Take the phrase “systemic racism” as one more example. The fact is, teachers unions, schools of education, and the preponderance of governmental bureaucracies are dominated by liberals. If “systemic racism” is alive and well today, as they so vehemently claim, then they are responsible. The “systemic racism” argument comes home to devour those who brought it to life. Think of legion baby spiders cannibalizing their mother. A contemporary version of the Aquinas’ disputatio could avert such tragedy. It might also restore a degree of dignity to public discourse.
Here is a snapshot of Aquinas’ method to be adapted to current discourse: 1) an articulus that formulates the question at hand; 2) a charitable representation of opposing viewpoints; 3) a systematically developed answer to the question; 4) thoughtful replies to opposing arguments. Charity is key to authentic disputatio. Aquinas was known to craft opposing arguments superior to those of the opposition themselves. In order to accomplish such a feat, he had to thoroughly understand his interlocutors. Only by listening charitably to one another can we gain a greater understanding of a truth that always remains just beyond human grasp.
Today, opposing camps concerned with crucial social issues either ignore one another or launch ad hominem attacks as cover. We witness this on talk shows, so-called political debates, speeches, and on social media. People on both sides of the divide often act as if understanding the opposition would undermine their credibility. They do not seek a truth outside of themselves but rather the maintenance of a narrative that is relative in nature and threatened by reality. Because they cannot handle the truth, instead of seeking clarity, these pseudo-intellectuals obfuscate in order to perpetuate the cognitive dissonance required to preserve their story. This intentional break with reality eventually festers into the psychosis demonstrated by rioters who are unable to articulate any goal other than destruction.
The fact that Hannah-Jones, DiAngelo, Kendi, and of other leaders of The Woke hold advanced degrees is telling. Our universities have evicted the art of disputatio from once hallowed halls. The fruits of elegant simplicity and charity in understanding have withered on the vine in the very place they should thrive. In order to rectify our public discourse, it is necessary to call-out those interlopers who would sacrifice reality on the altar of narrative. Pieper tells us how: “Men who want not so much to clarify as to create a sensation are unfitted for debate—and they will avoid it.”

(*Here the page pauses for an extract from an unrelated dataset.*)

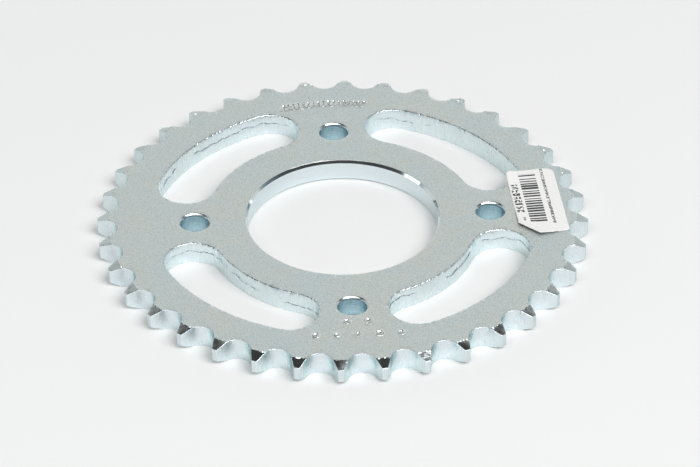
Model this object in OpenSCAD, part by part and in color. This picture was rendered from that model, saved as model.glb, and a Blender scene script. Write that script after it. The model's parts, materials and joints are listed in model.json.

We must demand clarity of language and charity in understanding in public discourse. The public will then be in a position to make judgments on arguments rather than launch unfounded attacks on those who make them. After articulating the question of a disputatio posed by the public, each participant must demonstrate that they understand the argument at hand and opposing positions by repeating them, as charitably as possible, before refutation begins. If citizens and students demand this much from leaders and teachers, sanity can be restored. Until then, the fissure between reality and narrative will continue to widen until all things fall apart. The place to begin is by restoring the disputatio to its rightful position in the university. It is time to weed out the nonsense so Logos can take root once more in the fields of academe that have been fallow for far too long.